## [Objective]
Write out all the material exactly. Leave nothing out.

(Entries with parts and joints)

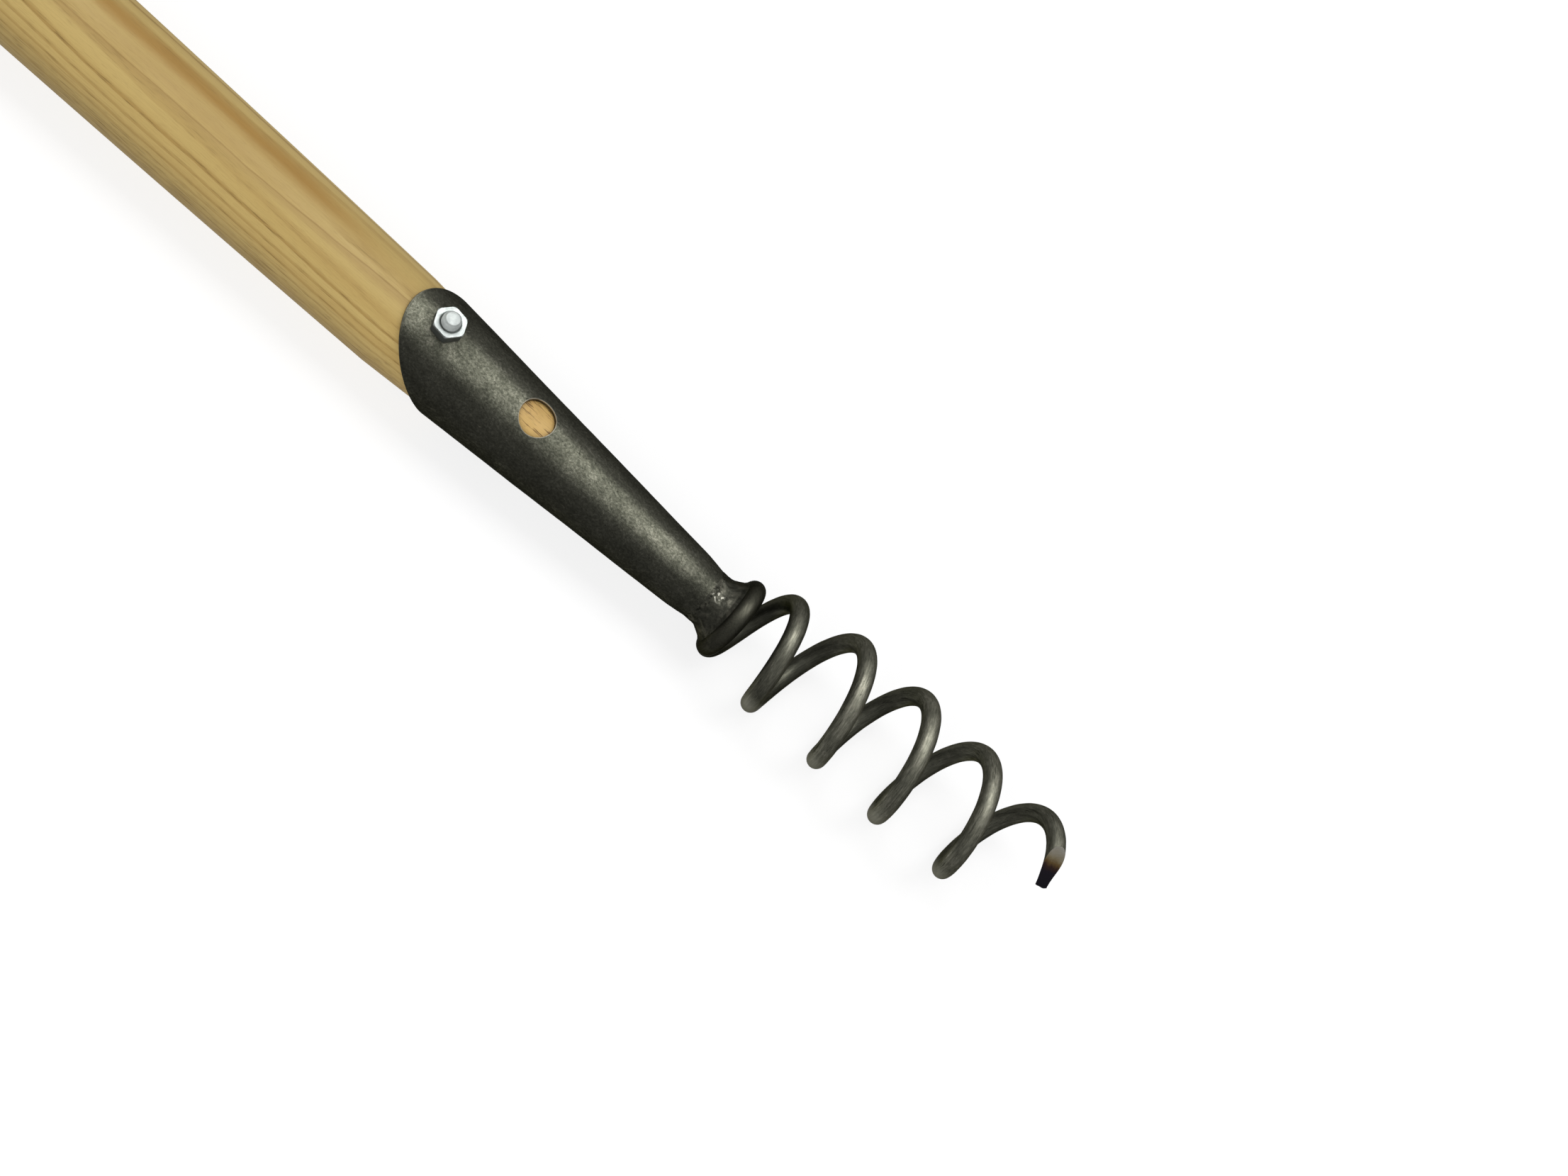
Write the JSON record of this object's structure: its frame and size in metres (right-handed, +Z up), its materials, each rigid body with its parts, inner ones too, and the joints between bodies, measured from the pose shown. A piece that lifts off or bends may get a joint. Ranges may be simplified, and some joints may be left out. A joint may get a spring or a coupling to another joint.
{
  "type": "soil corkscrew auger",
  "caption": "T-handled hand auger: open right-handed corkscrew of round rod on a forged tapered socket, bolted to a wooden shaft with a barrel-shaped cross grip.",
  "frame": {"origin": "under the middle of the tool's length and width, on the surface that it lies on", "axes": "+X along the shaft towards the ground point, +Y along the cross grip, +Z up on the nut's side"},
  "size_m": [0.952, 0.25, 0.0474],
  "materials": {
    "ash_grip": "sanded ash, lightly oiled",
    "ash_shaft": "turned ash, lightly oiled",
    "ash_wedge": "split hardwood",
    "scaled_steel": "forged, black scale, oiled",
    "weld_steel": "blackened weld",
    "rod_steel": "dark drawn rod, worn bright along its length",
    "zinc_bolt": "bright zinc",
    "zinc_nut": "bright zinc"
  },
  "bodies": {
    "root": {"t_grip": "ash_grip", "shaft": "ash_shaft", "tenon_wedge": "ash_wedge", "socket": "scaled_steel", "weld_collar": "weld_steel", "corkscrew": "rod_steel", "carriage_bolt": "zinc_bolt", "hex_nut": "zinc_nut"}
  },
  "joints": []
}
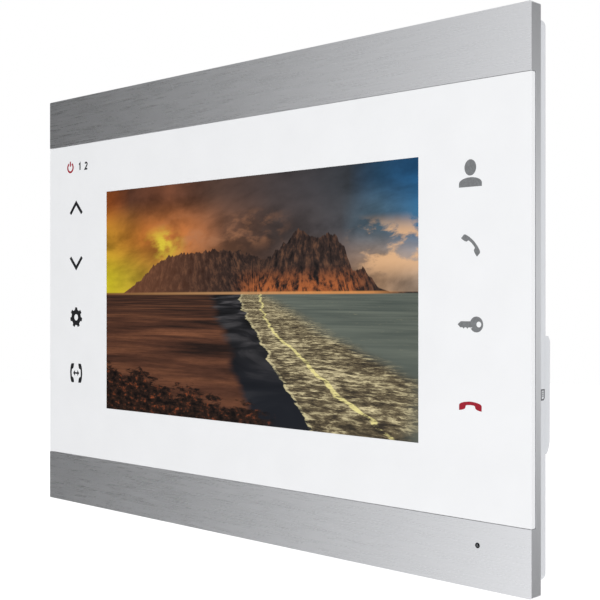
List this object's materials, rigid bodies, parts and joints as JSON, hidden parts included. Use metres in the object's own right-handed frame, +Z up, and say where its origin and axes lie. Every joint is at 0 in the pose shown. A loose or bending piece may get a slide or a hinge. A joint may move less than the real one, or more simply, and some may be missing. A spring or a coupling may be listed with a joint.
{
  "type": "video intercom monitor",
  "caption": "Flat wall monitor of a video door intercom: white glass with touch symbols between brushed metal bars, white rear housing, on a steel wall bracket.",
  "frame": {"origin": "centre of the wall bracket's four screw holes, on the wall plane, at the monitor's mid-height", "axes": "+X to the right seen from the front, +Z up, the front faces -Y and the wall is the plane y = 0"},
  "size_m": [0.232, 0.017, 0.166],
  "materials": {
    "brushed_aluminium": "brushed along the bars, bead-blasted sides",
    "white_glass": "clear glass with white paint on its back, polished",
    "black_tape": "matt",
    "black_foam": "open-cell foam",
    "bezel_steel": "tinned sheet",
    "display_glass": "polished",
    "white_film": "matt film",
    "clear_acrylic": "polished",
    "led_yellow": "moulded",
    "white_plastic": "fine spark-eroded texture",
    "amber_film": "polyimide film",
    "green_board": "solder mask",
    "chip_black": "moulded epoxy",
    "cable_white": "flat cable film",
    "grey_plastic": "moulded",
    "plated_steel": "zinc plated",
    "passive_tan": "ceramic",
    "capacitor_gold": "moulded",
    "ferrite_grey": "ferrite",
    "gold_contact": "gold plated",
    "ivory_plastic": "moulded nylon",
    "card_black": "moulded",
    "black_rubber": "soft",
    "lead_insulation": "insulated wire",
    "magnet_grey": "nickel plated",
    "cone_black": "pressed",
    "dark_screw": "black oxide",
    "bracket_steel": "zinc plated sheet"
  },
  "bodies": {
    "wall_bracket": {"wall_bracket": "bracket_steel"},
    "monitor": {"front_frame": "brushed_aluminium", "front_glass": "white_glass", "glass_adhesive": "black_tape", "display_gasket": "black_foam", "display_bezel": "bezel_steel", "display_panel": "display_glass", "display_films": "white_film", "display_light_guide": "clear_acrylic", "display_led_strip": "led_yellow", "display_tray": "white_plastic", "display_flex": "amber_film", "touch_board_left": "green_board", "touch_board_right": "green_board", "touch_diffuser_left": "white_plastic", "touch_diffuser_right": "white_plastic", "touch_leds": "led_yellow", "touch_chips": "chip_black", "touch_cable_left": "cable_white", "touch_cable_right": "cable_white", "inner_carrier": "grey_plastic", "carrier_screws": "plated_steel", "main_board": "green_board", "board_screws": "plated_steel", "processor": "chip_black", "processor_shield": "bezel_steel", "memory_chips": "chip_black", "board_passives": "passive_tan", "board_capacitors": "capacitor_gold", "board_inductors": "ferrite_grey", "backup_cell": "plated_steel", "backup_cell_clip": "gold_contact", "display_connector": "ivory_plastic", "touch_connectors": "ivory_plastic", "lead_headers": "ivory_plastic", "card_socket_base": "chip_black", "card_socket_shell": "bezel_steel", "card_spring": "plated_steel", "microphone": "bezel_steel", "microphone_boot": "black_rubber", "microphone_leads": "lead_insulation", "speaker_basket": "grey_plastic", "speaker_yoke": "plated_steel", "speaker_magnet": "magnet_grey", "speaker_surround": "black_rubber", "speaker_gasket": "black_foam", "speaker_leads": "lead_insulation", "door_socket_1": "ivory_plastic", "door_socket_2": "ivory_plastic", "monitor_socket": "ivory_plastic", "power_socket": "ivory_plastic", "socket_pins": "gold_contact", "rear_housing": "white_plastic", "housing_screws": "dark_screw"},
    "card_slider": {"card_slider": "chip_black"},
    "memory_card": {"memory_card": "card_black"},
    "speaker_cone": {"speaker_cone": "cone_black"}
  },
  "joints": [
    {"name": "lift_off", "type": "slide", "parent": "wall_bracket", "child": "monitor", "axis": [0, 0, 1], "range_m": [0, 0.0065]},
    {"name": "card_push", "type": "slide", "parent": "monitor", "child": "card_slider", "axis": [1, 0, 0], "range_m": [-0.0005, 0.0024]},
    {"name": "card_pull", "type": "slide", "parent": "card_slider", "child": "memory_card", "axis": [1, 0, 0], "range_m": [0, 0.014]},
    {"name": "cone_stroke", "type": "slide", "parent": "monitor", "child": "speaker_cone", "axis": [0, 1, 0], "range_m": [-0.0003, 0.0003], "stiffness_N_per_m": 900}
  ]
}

## [Solution]
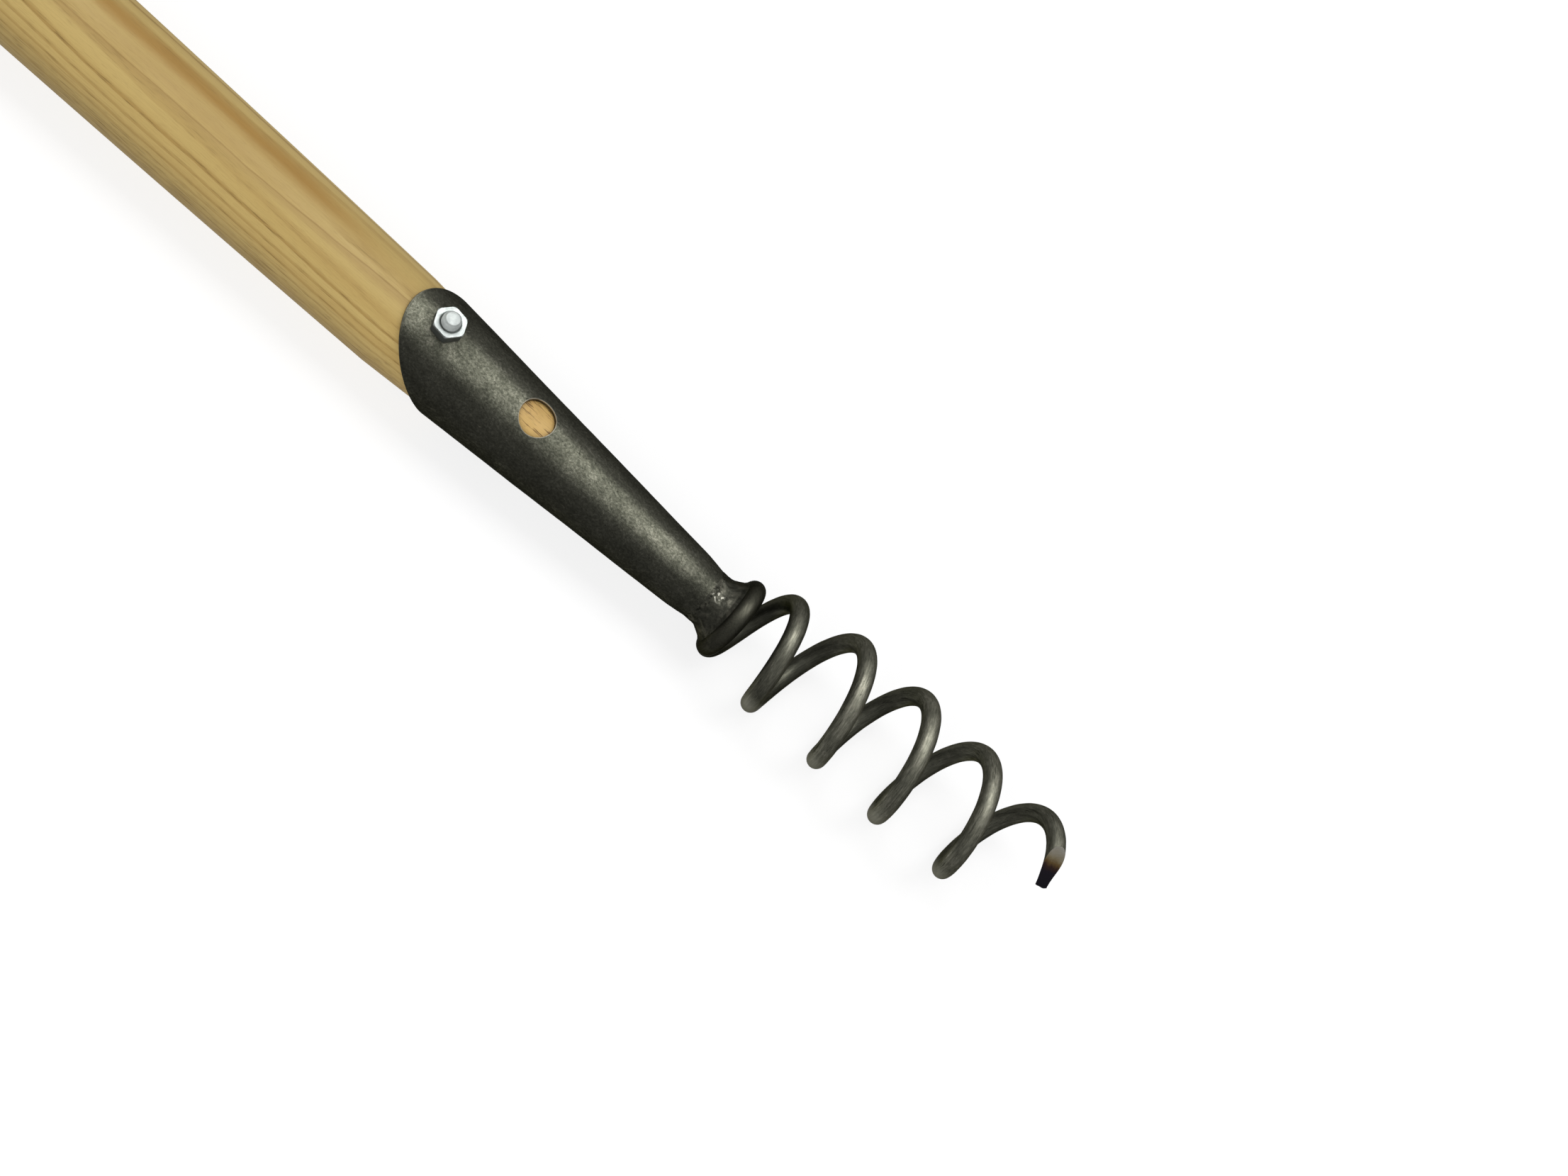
Write the JSON record of this object's structure: its frame and size in metres (right-handed, +Z up), its materials, each rigid body with its parts, inner ones too, and the joints between bodies, measured from the pose shown. A piece that lifts off or bends may get a joint. Ranges may be simplified, and some joints may be left out. A joint may get a spring or a coupling to another joint.
{
  "type": "soil corkscrew auger",
  "caption": "T-handled hand auger: open right-handed corkscrew of round rod on a forged tapered socket, bolted to a wooden shaft with a barrel-shaped cross grip.",
  "frame": {"origin": "under the middle of the tool's length and width, on the surface that it lies on", "axes": "+X along the shaft towards the ground point, +Y along the cross grip, +Z up on the nut's side"},
  "size_m": [0.952, 0.25, 0.0474],
  "materials": {
    "ash_grip": "sanded ash, lightly oiled",
    "ash_shaft": "turned ash, lightly oiled",
    "ash_wedge": "split hardwood",
    "scaled_steel": "forged, black scale, oiled",
    "weld_steel": "blackened weld",
    "rod_steel": "dark drawn rod, worn bright along its length",
    "zinc_bolt": "bright zinc",
    "zinc_nut": "bright zinc"
  },
  "bodies": {
    "root": {"t_grip": "ash_grip", "shaft": "ash_shaft", "tenon_wedge": "ash_wedge", "socket": "scaled_steel", "weld_collar": "weld_steel", "corkscrew": "rod_steel", "carriage_bolt": "zinc_bolt", "hex_nut": "zinc_nut"}
  },
  "joints": []
}
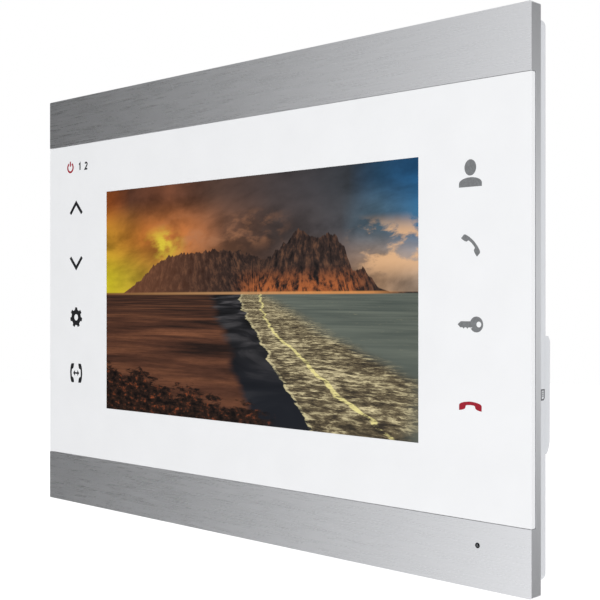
List this object's materials, rigid bodies, parts and joints as JSON, hidden parts included. Use metres in the object's own right-handed frame, +Z up, and say where its origin and axes lie. Every joint is at 0 in the pose shown. A loose or bending piece may get a slide or a hinge. A joint may move less than the real one, or more simply, and some may be missing. A spring or a coupling may be listed with a joint.
{
  "type": "video intercom monitor",
  "caption": "Flat wall monitor of a video door intercom: white glass with touch symbols between brushed metal bars, white rear housing, on a steel wall bracket.",
  "frame": {"origin": "centre of the wall bracket's four screw holes, on the wall plane, at the monitor's mid-height", "axes": "+X to the right seen from the front, +Z up, the front faces -Y and the wall is the plane y = 0"},
  "size_m": [0.232, 0.017, 0.166],
  "materials": {
    "brushed_aluminium": "brushed along the bars, bead-blasted sides",
    "white_glass": "clear glass with white paint on its back, polished",
    "black_tape": "matt",
    "black_foam": "open-cell foam",
    "bezel_steel": "tinned sheet",
    "display_glass": "polished",
    "white_film": "matt film",
    "clear_acrylic": "polished",
    "led_yellow": "moulded",
    "white_plastic": "fine spark-eroded texture",
    "amber_film": "polyimide film",
    "green_board": "solder mask",
    "chip_black": "moulded epoxy",
    "cable_white": "flat cable film",
    "grey_plastic": "moulded",
    "plated_steel": "zinc plated",
    "passive_tan": "ceramic",
    "capacitor_gold": "moulded",
    "ferrite_grey": "ferrite",
    "gold_contact": "gold plated",
    "ivory_plastic": "moulded nylon",
    "card_black": "moulded",
    "black_rubber": "soft",
    "lead_insulation": "insulated wire",
    "magnet_grey": "nickel plated",
    "cone_black": "pressed",
    "dark_screw": "black oxide",
    "bracket_steel": "zinc plated sheet"
  },
  "bodies": {
    "wall_bracket": {"wall_bracket": "bracket_steel"},
    "monitor": {"front_frame": "brushed_aluminium", "front_glass": "white_glass", "glass_adhesive": "black_tape", "display_gasket": "black_foam", "display_bezel": "bezel_steel", "display_panel": "display_glass", "display_films": "white_film", "display_light_guide": "clear_acrylic", "display_led_strip": "led_yellow", "display_tray": "white_plastic", "display_flex": "amber_film", "touch_board_left": "green_board", "touch_board_right": "green_board", "touch_diffuser_left": "white_plastic", "touch_diffuser_right": "white_plastic", "touch_leds": "led_yellow", "touch_chips": "chip_black", "touch_cable_left": "cable_white", "touch_cable_right": "cable_white", "inner_carrier": "grey_plastic", "carrier_screws": "plated_steel", "main_board": "green_board", "board_screws": "plated_steel", "processor": "chip_black", "processor_shield": "bezel_steel", "memory_chips": "chip_black", "board_passives": "passive_tan", "board_capacitors": "capacitor_gold", "board_inductors": "ferrite_grey", "backup_cell": "plated_steel", "backup_cell_clip": "gold_contact", "display_connector": "ivory_plastic", "touch_connectors": "ivory_plastic", "lead_headers": "ivory_plastic", "card_socket_base": "chip_black", "card_socket_shell": "bezel_steel", "card_spring": "plated_steel", "microphone": "bezel_steel", "microphone_boot": "black_rubber", "microphone_leads": "lead_insulation", "speaker_basket": "grey_plastic", "speaker_yoke": "plated_steel", "speaker_magnet": "magnet_grey", "speaker_surround": "black_rubber", "speaker_gasket": "black_foam", "speaker_leads": "lead_insulation", "door_socket_1": "ivory_plastic", "door_socket_2": "ivory_plastic", "monitor_socket": "ivory_plastic", "power_socket": "ivory_plastic", "socket_pins": "gold_contact", "rear_housing": "white_plastic", "housing_screws": "dark_screw"},
    "card_slider": {"card_slider": "chip_black"},
    "memory_card": {"memory_card": "card_black"},
    "speaker_cone": {"speaker_cone": "cone_black"}
  },
  "joints": [
    {"name": "lift_off", "type": "slide", "parent": "wall_bracket", "child": "monitor", "axis": [0, 0, 1], "range_m": [0, 0.0065]},
    {"name": "card_push", "type": "slide", "parent": "monitor", "child": "card_slider", "axis": [1, 0, 0], "range_m": [-0.0005, 0.0024]},
    {"name": "card_pull", "type": "slide", "parent": "card_slider", "child": "memory_card", "axis": [1, 0, 0], "range_m": [0, 0.014]},
    {"name": "cone_stroke", "type": "slide", "parent": "monitor", "child": "speaker_cone", "axis": [0, 1, 0], "range_m": [-0.0003, 0.0003], "stiffness_N_per_m": 900}
  ]
}